* START PROVIDED MATERIAL *

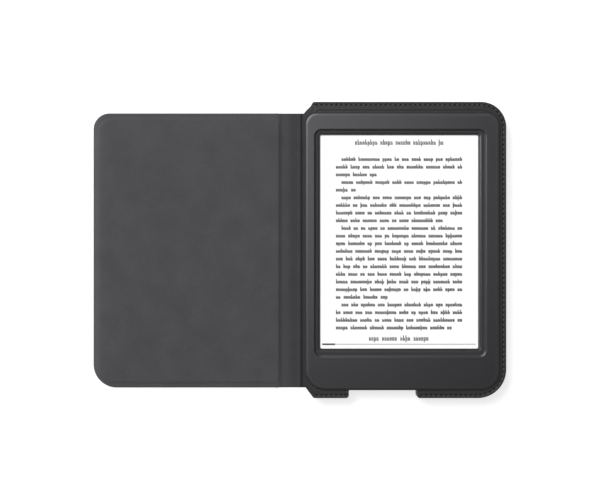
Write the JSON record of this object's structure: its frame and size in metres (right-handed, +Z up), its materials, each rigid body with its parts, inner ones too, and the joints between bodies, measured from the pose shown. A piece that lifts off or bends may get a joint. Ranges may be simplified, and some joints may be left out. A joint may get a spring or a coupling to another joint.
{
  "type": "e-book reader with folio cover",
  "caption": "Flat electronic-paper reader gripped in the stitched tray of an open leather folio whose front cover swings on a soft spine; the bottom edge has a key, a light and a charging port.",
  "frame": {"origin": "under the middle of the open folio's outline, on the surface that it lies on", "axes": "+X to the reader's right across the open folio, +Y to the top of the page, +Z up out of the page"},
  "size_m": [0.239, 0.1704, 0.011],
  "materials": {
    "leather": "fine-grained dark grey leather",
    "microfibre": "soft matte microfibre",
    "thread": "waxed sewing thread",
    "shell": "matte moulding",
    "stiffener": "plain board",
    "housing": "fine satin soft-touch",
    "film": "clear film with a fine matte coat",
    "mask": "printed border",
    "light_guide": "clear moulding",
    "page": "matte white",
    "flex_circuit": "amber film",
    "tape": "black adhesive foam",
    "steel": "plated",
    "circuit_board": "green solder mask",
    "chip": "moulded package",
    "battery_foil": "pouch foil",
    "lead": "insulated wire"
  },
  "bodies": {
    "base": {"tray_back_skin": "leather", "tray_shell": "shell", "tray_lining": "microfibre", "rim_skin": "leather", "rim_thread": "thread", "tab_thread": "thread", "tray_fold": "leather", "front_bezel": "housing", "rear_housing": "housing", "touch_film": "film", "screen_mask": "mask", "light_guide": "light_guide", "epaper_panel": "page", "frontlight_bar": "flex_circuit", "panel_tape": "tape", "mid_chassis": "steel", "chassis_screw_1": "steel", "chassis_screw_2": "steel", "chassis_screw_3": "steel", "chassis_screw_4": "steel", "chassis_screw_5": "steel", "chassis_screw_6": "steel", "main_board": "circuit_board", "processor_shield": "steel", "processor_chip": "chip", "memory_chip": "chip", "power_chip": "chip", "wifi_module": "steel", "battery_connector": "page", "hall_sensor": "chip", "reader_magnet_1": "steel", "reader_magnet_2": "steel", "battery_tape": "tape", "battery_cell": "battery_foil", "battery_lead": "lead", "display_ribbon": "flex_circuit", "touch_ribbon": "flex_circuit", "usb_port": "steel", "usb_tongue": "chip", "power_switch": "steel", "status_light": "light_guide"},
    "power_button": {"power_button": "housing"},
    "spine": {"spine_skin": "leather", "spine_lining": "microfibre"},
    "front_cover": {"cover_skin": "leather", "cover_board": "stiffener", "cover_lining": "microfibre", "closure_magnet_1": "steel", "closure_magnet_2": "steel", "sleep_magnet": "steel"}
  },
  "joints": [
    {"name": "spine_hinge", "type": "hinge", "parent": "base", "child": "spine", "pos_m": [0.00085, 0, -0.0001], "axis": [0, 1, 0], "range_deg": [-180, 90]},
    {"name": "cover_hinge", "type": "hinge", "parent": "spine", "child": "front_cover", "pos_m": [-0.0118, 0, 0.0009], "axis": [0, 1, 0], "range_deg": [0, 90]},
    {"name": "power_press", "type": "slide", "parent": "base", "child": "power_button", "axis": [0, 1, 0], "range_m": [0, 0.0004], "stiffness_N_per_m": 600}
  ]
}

* END PROVIDED MATERIAL *

WORK INSTRUCTIONS: From the listing above, pick out every line containing "bodies".

TASK RESULT:
Write the JSON record of this object's structure: its frame and size in metres (right-handed, +Z up), its materials, each rigid body with its parts, inner ones too, and the joints between bodies, measured from the pose shown. A piece that lifts off or bends may get a joint. Ranges may be simplified, and some joints may be left out. A joint may get a spring or a coupling to another joint.
  "bodies": {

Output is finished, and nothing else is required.